# DATA SECTION start
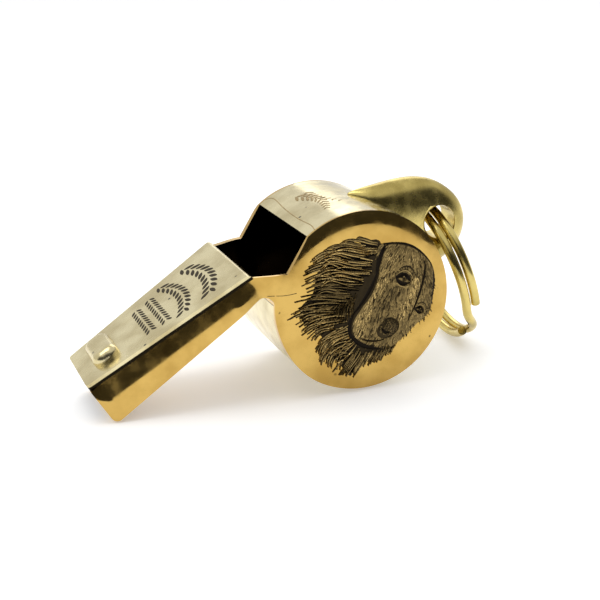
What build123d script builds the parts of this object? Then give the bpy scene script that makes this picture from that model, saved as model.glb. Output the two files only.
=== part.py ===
from build123d import *
from math import acos, atan2, cos, degrees, radians, sin, sqrt
import os

# Brass pea whistle for dog training, in millimetres.
# The drum stands on a table with the tip of its mouthpiece: +X from the tip to the drum, +Y across the
# drum, +Z up. The origin is on the table, under the middle of the whole object's box.

# Drum
drum_radius = 10.5
drum_width = 17.7
side_sheet = 0.8  # thickness of the two side plates
strip_sheet = 0.7  # thickness of the wrap, the roof and the floor
rim_round = 0.45

# Mouthpiece, measured along its roof and square to it
mouth_slope = 31.07  # fall of the roof towards the tip, degrees
roof_rise = 0.3  # roof's outer face above the drum's own tangent
lip_back = 1.2  # sounding lip short of the tangent point
window_length = 7.5  # from the lip to the roof's turned-down end
notch_run = 3.3
notch_drop = 2.45
neck_half_width = 7.69
neck_depth = 3.05
tip_half_width = 4.95
tip_depth = 5.2
tip_round = 0.75  # lower corners of the flanks, which stand on the table
corner_round = 0.5  # upright corners of the tip
fold_round = 0.6  # bend at the roof's window end
turn_down = 1.15  # depth of the roof's turned-down end
crook_radius = 1.05

# Tooth grips, pressed outwards from the roof and the floor
grip_from_tip = 3.6
grip_length = 6.2
grip_width = 3.2
grip_height = 1.2
grip_corner = 1.3
grip_round = 1.0

# Suspension lug
lug_rise = 7.55  # highest point above the drum
lug_half_width = 2.8
lug_sink = 0.3  # depth of the loft's base under the drum's surface, trimmed away again
lug_hole_radius = 2.0
lug_hole_angle = 25.8  # round the drum from +X
lug_hole_rise = 3.7  # hole's centre above the drum
lug_hole_flare = 0.6  # rounded mouths of the hole
lug_hole_straight = 1.7  # half length of the hole's straight part

# Split ring
ring_radius = 8.9  # centreline of the coils
wire_diameter = 1.1
coil_pitch = 1.25
ring_lean = 27.0  # slide of the ring through its hole, towards +Y, degrees
ring_lift = 0.3  # wire's middle above the hole's own
joggle_start = 84.0  # round the ring from the hole, down its -Y side
joggle_end = 118.0
end_gap = 2.0  # between each wire end and the joggle beside it

# Pea
pea_radius = 4.7
pea_clearance = 0.15

# Mouthpiece in its own plane: x along the roof towards the tip, y square to the roof, origin on the
# drum's axis.
slope_cos = cos(radians(mouth_slope))
slope_sin = sin(radians(mouth_slope))
roof_top = drum_radius + roof_rise
window_end = lip_back + window_length

# The tip's lower corner stands on the table with the drum.
tip_end = (drum_radius + (roof_top - tip_depth + tip_round) * slope_cos - tip_round) / slope_sin + tip_round
lip = Vector(lip_back, sqrt(drum_radius**2 - lip_back**2))
notch = Vector(window_end - notch_run, roof_top - notch_drop)
tip_low = Vector(tip_end, roof_top - tip_depth)
neck_low = Vector(window_end, roof_top - neck_depth)
underside = (tip_low - neck_low).normalized()
outward = Vector(underside.Y, -underside.X)

# Crook: the arc that turns from the underside into the drum, tangent to both.
crook_start = neck_low + outward * crook_radius
crook_run = crook_start.dot(underside)
crook_reach = drum_radius + crook_radius
crook_shift = sqrt(crook_run**2 - crook_start.dot(crook_start) + crook_reach**2) - crook_run
crook_centre = crook_start + underside * crook_shift
crook_on_floor = crook_centre - outward * crook_radius
crook_on_drum = crook_centre * (drum_radius / crook_reach)

# Ring: it leans through its hole and swings out until it stands on the table. One that is too small to
# reach the table hangs straight down.
hole_distance = drum_radius + lug_hole_rise
hole_x = hole_distance * cos(radians(lug_hole_angle))
hole_z = hole_distance * sin(radians(lug_hole_angle))
ring_foot = 0.75 * wire_diameter  # reach of the two coils below their centreline
ring_headroom = hole_z + drum_radius + ring_lift - ring_foot
ring_drop = ring_radius * (1 + cos(radians(ring_lean)))
ring_swing = acos(min(1.0, ring_headroom / ring_drop))
ring_down = Vector(
    sin(ring_swing) * cos(radians(ring_lean)),
    sin(radians(ring_lean)),
    -cos(ring_swing) * cos(radians(ring_lean)),
)
ring_normal = Vector(cos(ring_swing), 0, sin(ring_swing))
hang_x = hole_x - ring_lift * sin(ring_swing)
hang_z = hole_z + ring_lift * cos(ring_swing)

# The whole object's box, from the tip to the ring and from the near face to the ring, sets the origin.
tip_x = -tip_end * slope_cos - roof_top * slope_sin
ring_half_thickness = wire_diameter / 2 + coil_pitch * cos(ring_swing) / 2
ring_x = hang_x + ring_radius * (ring_down.X + sin(ring_swing)) + ring_half_thickness
ring_y = ring_radius * (1 + ring_down.Y) + wire_diameter / 2
drum_x = -(tip_x + ring_x) / 2
drum_y = (drum_width / 2 - ring_y) / 2
axis = Vector(drum_x, drum_y, drum_radius)
ring_centre = axis + Vector(hang_x, 0, hang_z) + ring_down * ring_radius

mouth = Plane(origin=axis, x_dir=(-slope_cos, 0, -slope_sin), z_dir=(0, 1, 0))
mouth_side = mouth.offset(-drum_width)  # a full width short of the middle, so profiles run right across
across = Vector(0, 1, 0)
drum_behind = Vector(-0.6, -0.8) * drum_radius  # a place on the drum away from its mouth, for its arcs
half_turned = cos(radians(45))  # share of a round's radius left at its middle


def on_mouth(point):
    """World place of a point of the mouthpiece's plane."""
    return mouth.from_local_coords(Vector(point.X, point.Y, 0))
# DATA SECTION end
* _WHAT YOU WILL DO_
Find each line that has the word "object", then copy it out.

* _TASK RESULT_
What build123d script builds the parts of this object? Then give the bpy scene script that makes this picture from that model, saved as model.glb. Output the two files only.
# drum, +Z up. The origin is on the table, under the middle of the whole object's box.
# The whole object's box, from the tip to the ring and from the near face to the ring, sets the origin.